MQ - Na época, o que significava ser uma mulher ministra neste governo?

JO - Na atmosfera revolucionária da época, a consideração que o presidente Sankara dava aberta e politicamente às mulheres era um baluarte contra a discriminação e o assédio machista entre os membros do governo. Nesse tipo de regime você se sentia confortável em colocá-los em seu devido lugar!

O presidente Sankara defendeu os direitos das mulheres e defendeu a igualdade de gênero, o que obviamente colidiu com a mentalidade retrógrada da época. Ele nomeou cinco ministras e isso foi uma novidade: além de mim – e eu estava à frente de um departamento tradicionalmente confiado às mulheres – as outras eram responsáveis pelo orçamento, meio ambiente, saúde e cultura, respectivamente.

 

HC - Como você vivenciou o fim do processo revolucionário e o assassinato do presidente Sankara em 15 de outubro de 1987?

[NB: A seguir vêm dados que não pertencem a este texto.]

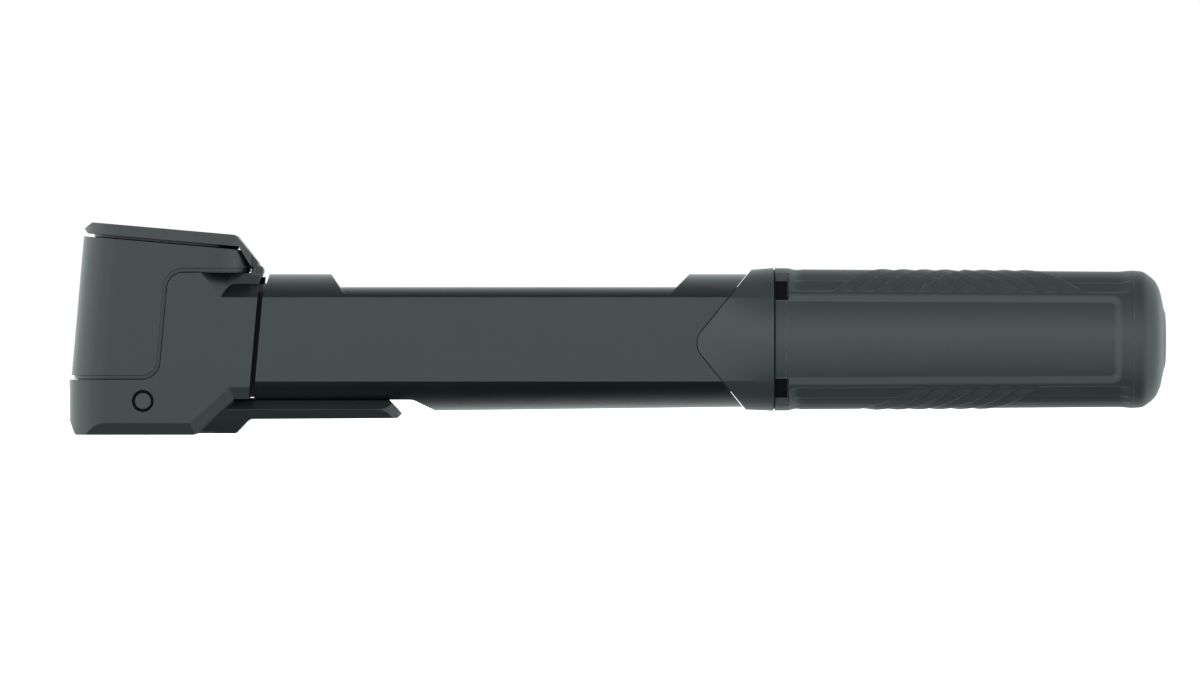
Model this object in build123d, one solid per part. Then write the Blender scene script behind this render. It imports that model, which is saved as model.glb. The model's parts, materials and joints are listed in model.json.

JO - Foi um choque brutal para mim como para todos os outros. Eu estava em missão fora do país na época do golpe. Thomas Sankara concordou que eu deveria ir a Genebra, a convite de uma grande ONG, para fazer um discurso no Dia Mundial da Alimentação, comemorado todos os anos em 16 de outubro. Ele me disse: “Você tem que ir e dar a mensagem de que não queremos mais ser alimentados de restos, mas queremos produzir o que precisamos, queremos resolver o problema da segurança alimentar através da soberania nacional.” Em suma, eu tinha uma mensagem para dar. Eu disse adeus a ele antes de sair.

No dia 15 de outubro, às 20h, um amigo jornalista me alertou sobre o golpe. Ouvi a confirmação oficial no noticiário da TV no meu quarto de hotel.

Antes de deixar a capital, Ouaga, o clima político era muito tenso e sabíamos que poderia haver um golpe de estado. Isso aconteceu de forma sangrenta em 15 de outubro, custando a vida do presidente Thomas Sankara e de doze de seus aliados políticos. Eu estava fora do país e tinha uma escolha: ficar no exterior ou voltar. Para mim, não havia como ficar longe, porque isso implicaria que eu me sentia culpada por alguma coisa. Eu estava comprometida o suficiente com a visão social da revolução para enfrentar as consequências – não sem algum medo.

Então, assim que as fronteiras foram abertas, deixei claro para todos a minha posição, que não estava fugindo e que voltaria no primeiro voo disponível.

Quando voltei, descobri que, além da morte de Thomas Sankara e doze colegas, alguns de meus colegas ministros estavam na prisão. Ao chegar, fui colocada em prisão domiciliar por várias semanas. Meu marido estava destacado na Tunísia há alguns meses. Ele estava lá com as crianças. Em dezembro de 1987, quando minha prisão domiciliar foi suspensa, pedi uma audiência com o presidente Blaise Compaoré para pedir permissão para me juntar à minha família em Túnis. Ele concordou e eu deixei Burkina Faso, até julho de 1992, quando voltei para abrir meu próprio escritório de pesquisa.

 

MQ - Você tem a impressão de que hoje, em Burkina Faso, a memória de Thomas Sankara está presente, contestada ou celebrada? Qual é o legado da revolução?

JO - Desde 2014, a memória de Thomas Sankara e da revolução está mais viva do que nunca. Durante a revolta popular daquele ano, imagens de Thomas Sankara foram exibidas e brandidas em todos os lugares.

Anteriormente, indivíduos e grupos que se identificavam com Sankara ou que defendiam seu legado podiam enfrentar repressão ou exclusão. Mas [depois da revolução de 2014] o presidente Roch Marc Christian Kaboré lançou a pedra fundamental do memorial Thomas Sankara, na presença de personalidades de todo o mundo. Este edifício celebrará os feitos da revolução e o pensamento de Sankara, a fim de inspirar a juventude de Burkina Faso.

Recentemente, o presidente também decidiu restaurar o Instituto do Povo Negro, criado sob Sankara, cujas atividades foram congeladas após seu assassinato. A visão de Sankara e seu engajamento político não eram apenas sobre o destino do povo burkinabé. Ele tinha uma visão global de justiça social, de emancipação dos povos excluídos e oprimidos por suas origens, suas raças, suas posições sociais.

Os negros americanos, a diáspora afrodescendente, finalmente viram em Sankara o reconhecimento de sua própria dignidade, que havia sido pisoteada por terem sido escravos e seus descendentes. A reabilitação de Thomas Sankara estaria incompleta sem a reabilitação do Instituto do Povo Negro.